▶ **Short task**: Write out the full listing again, exactly as it stands.

=====

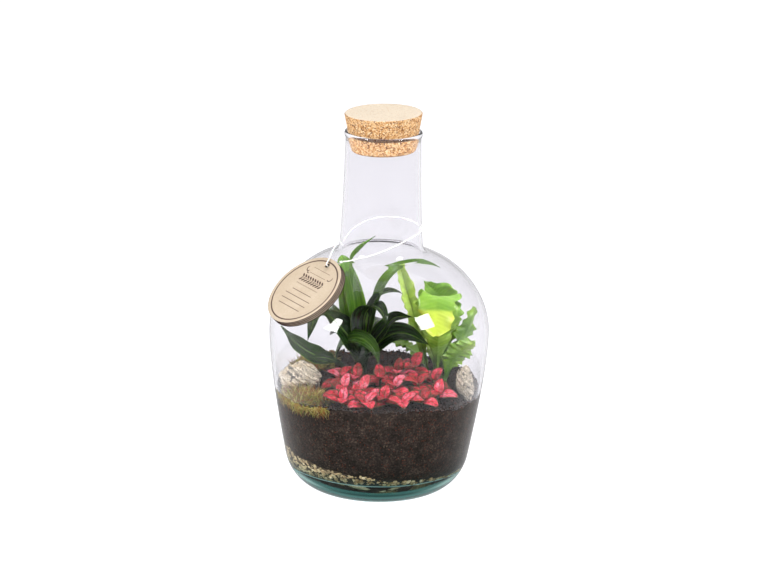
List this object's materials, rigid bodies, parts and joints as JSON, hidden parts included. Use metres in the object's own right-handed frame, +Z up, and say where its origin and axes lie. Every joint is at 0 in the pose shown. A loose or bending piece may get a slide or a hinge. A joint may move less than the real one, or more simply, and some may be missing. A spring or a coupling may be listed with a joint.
{
  "type": "glass plant terrarium",
  "caption": "Corked glass bottle planted as a small closed garden, with soil, stones, moss and leafy plants, and a round card tag tied to its neck.",
  "frame": {"origin": "middle of the bottle's foot, on the surface it stands on", "axes": "+Z up along the bottle's axis; -Y is the front, from which the tag is seen on the left"},
  "size_m": [0.22, 0.22, 0.3855],
  "materials": {
    "glass": "clear blown glass, blue-green where it is thick",
    "cork": "matt pressed cork",
    "gravel": "rough clay and gravel bits",
    "soil": "moist dark potting soil",
    "stone": "rough layered stone",
    "moss": "stringy living moss",
    "dark_leaf": "waxy dark green leaf",
    "light_leaf": "waxy light green leaf",
    "red_leaf": "veined red leaf with green margin",
    "card": "uncoated cream card",
    "string": "white cotton string"
  },
  "bodies": {
    "root": {"cork_stopper": "cork", "dracaena": "dark_leaf", "drainage_gravel": "gravel", "fern_frond_1": "light_leaf", "fern_frond_2": "light_leaf", "fern_frond_3": "light_leaf", "fern_frond_4": "light_leaf", "fern_frond_5": "light_leaf", "fern_frond_6": "light_leaf", "fern_frond_7": "light_leaf", "fittonia": "red_leaf", "glass_bottle": "glass", "layered_stone_left": "stone", "layered_stone_right": "stone", "moss_back": "moss", "moss_front": "moss", "soil": "soil", "string_knot": "string", "tag_card_1": "card", "tag_card_2": "card", "tag_card_3": "card", "tag_card_4": "card", "tag_string": "string"}
  },
  "joints": []
}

=====

▶ **Output for this task**:
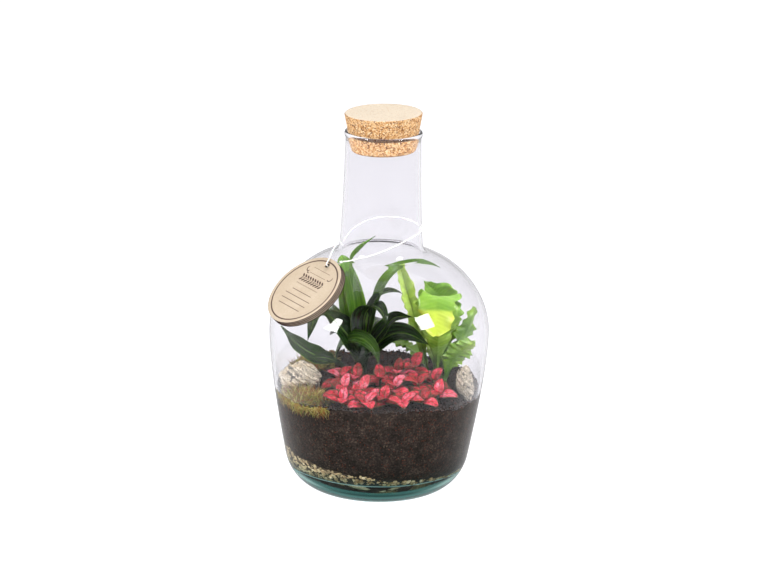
List this object's materials, rigid bodies, parts and joints as JSON, hidden parts included. Use metres in the object's own right-handed frame, +Z up, and say where its origin and axes lie. Every joint is at 0 in the pose shown. A loose or bending piece may get a slide or a hinge. A joint may move less than the real one, or more simply, and some may be missing. A spring or a coupling may be listed with a joint.
{
  "type": "glass plant terrarium",
  "caption": "Corked glass bottle planted as a small closed garden, with soil, stones, moss and leafy plants, and a round card tag tied to its neck.",
  "frame": {"origin": "middle of the bottle's foot, on the surface it stands on", "axes": "+Z up along the bottle's axis; -Y is the front, from which the tag is seen on the left"},
  "size_m": [0.22, 0.22, 0.3855],
  "materials": {
    "glass": "clear blown glass, blue-green where it is thick",
    "cork": "matt pressed cork",
    "gravel": "rough clay and gravel bits",
    "soil": "moist dark potting soil",
    "stone": "rough layered stone",
    "moss": "stringy living moss",
    "dark_leaf": "waxy dark green leaf",
    "light_leaf": "waxy light green leaf",
    "red_leaf": "veined red leaf with green margin",
    "card": "uncoated cream card",
    "string": "white cotton string"
  },
  "bodies": {
    "root": {"cork_stopper": "cork", "dracaena": "dark_leaf", "drainage_gravel": "gravel", "fern_frond_1": "light_leaf", "fern_frond_2": "light_leaf", "fern_frond_3": "light_leaf", "fern_frond_4": "light_leaf", "fern_frond_5": "light_leaf", "fern_frond_6": "light_leaf", "fern_frond_7": "light_leaf", "fittonia": "red_leaf", "glass_bottle": "glass", "layered_stone_left": "stone", "layered_stone_right": "stone", "moss_back": "moss", "moss_front": "moss", "soil": "soil", "string_knot": "string", "tag_card_1": "card", "tag_card_2": "card", "tag_card_3": "card", "tag_card_4": "card", "tag_string": "string"}
  },
  "joints": []
}